When Reuben Shipway gently drew the thin, slimy creature from its burrow in a piece of driftwood, he knew right away that he had found something special.
Shipway, a postdoctoral researcher at Northeastern’s Ocean Genome Legacy Center, was in the Philippines hunting for shipworms, a type of wood-boring clam that looks more like a worm wearing two shells as a hat than any typical bivalve.
This particular individual, found along with eight others burrowing in the same piece of wood, had uniquely-shaped pallets (small, hard structures used to plug the end of its burrow) and odd pink pinstripes on its siphons (tubes used to bring water to the gills and expel waste).
“No other species has pinstriped siphons,” Shipway says. “We knew we had something that was quite different.”
In a recent paper, the researchers announced that these shipworms, which they named Tamilokus mabinia, are not only a new species, but they are distinct enough from other shipworms to be designated an entirely new genus.
Shipway helped to discover another new genus of shipworm, announced in November of 2018, which marked the first time a new genus had been described since 1933. He is currently working with a group of researchers to describe a third.
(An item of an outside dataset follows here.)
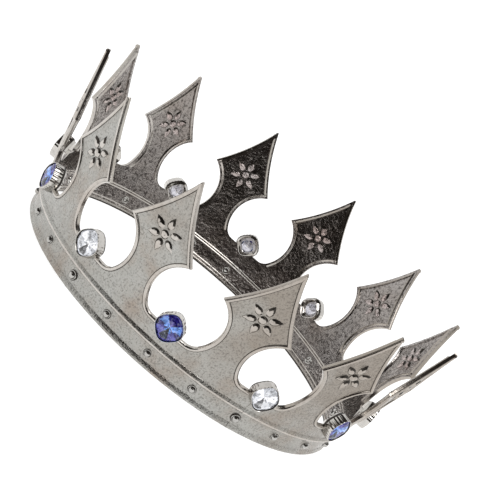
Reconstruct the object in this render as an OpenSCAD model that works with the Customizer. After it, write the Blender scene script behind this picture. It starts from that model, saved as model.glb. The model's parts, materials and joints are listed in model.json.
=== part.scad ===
// Full-round twelve-point crown: six cast wall panels lapped and riveted into a ring, with a
// stone in a setting between every two points. The band is a leaning cone; each point is a flat
// blade. Millimetres, +Z up, origin at the middle of the circle that the crown rests on. The
// front, at -Y, is the middle of panel 1.

/* [Ring] */
// Radius of the middle of the wall at the bottom edge
base_r = 88; // [80:1:96]
// Height from the bottom edge to the tips of the points
crown_h = 78.5; // [74:0.5:84]
// Angle by which the wall leans outwards, in degrees
flare = 12.5; // [10:0.5:15]
// Thickness of the plain wall
wall_t = 1.5; // [1.4:0.1:1.8]

/* [Points and cut-outs] */
// Radius of the round cut-out between two points
gap_r = 17.5; // [16.5:0.25:18]
// Height of the middle of the cut-out
gap_h = 33.4; // [32:0.2:35]
// Height of the flat at the bottom of the cut-out
ledge_h = 20.8; // [19.5:0.1:21.5]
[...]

“Reuben is the shipworm whisperer,” laughs Dan Distel, who leads the research team and directs the Ocean Genome Legacy Center.
Currently there are 70 recognized species of shipworms, broken into 17 genera (including Tamilokus). They can be found in every ocean in the world, living in driftwood, mangroves, seagrass roots, and mud. They can sink a wooden vessel just by munching on it. Some species are smaller than your pinky, while the largest is more than 5 feet long.
All this diversity developed fairly quickly, Distel says. Roughly 150 million years ago, the ancestors of modern shipworms looked like ordinary clams.
“When something evolves so quickly, it’s really hard to develop a set of characteristics that can differentiate species.” Distel says. “There isn’t just one thing that makes Tamilokus different from others. It’s a whole constellation.”
In addition to the exterior differences, the researchers found that Tamilokus has an unusually large digestive tract, containing an oversized version of a rubbery, rod-shaped structure called a crystalline style. Crystalline styles are thought to aid with digestion in clams, oysters, and other bivalves.
“It basically acts like a mill,” Shipway says. “It will rotate and help break down particles by grinding them against a thickened part of the stomach.”
In most shipworms, the style is small, less than half the size of the shells that shipworms use to bore into wood. In Tamilokus, the style is twice as long as the shells, extending down into the body.
To accommodate the size of the style, Tamilokus also has an entirely new structure that the researchers are calling the “cephalic collar,” which sits just below the shells. (“It’s like a little ascot,” Distel says.) The researchers think this area may expand and contract to help move the enormous style.
The work is part of an ongoing collaboration funded by the National Institutes of Health, to study molluscs in the Philippines and the bacteria that live in them. In addition to yielding promising options for human medicine, the project has provided the opportunity for Distel, Shipway, and their colleagues to significantly advance the scientific understanding of shipworms.
“We’ve made some really stunning biodiversity discoveries on shipworms and wood borers in the last couple of years,” Shipway says. “This is a really, really exciting moment.”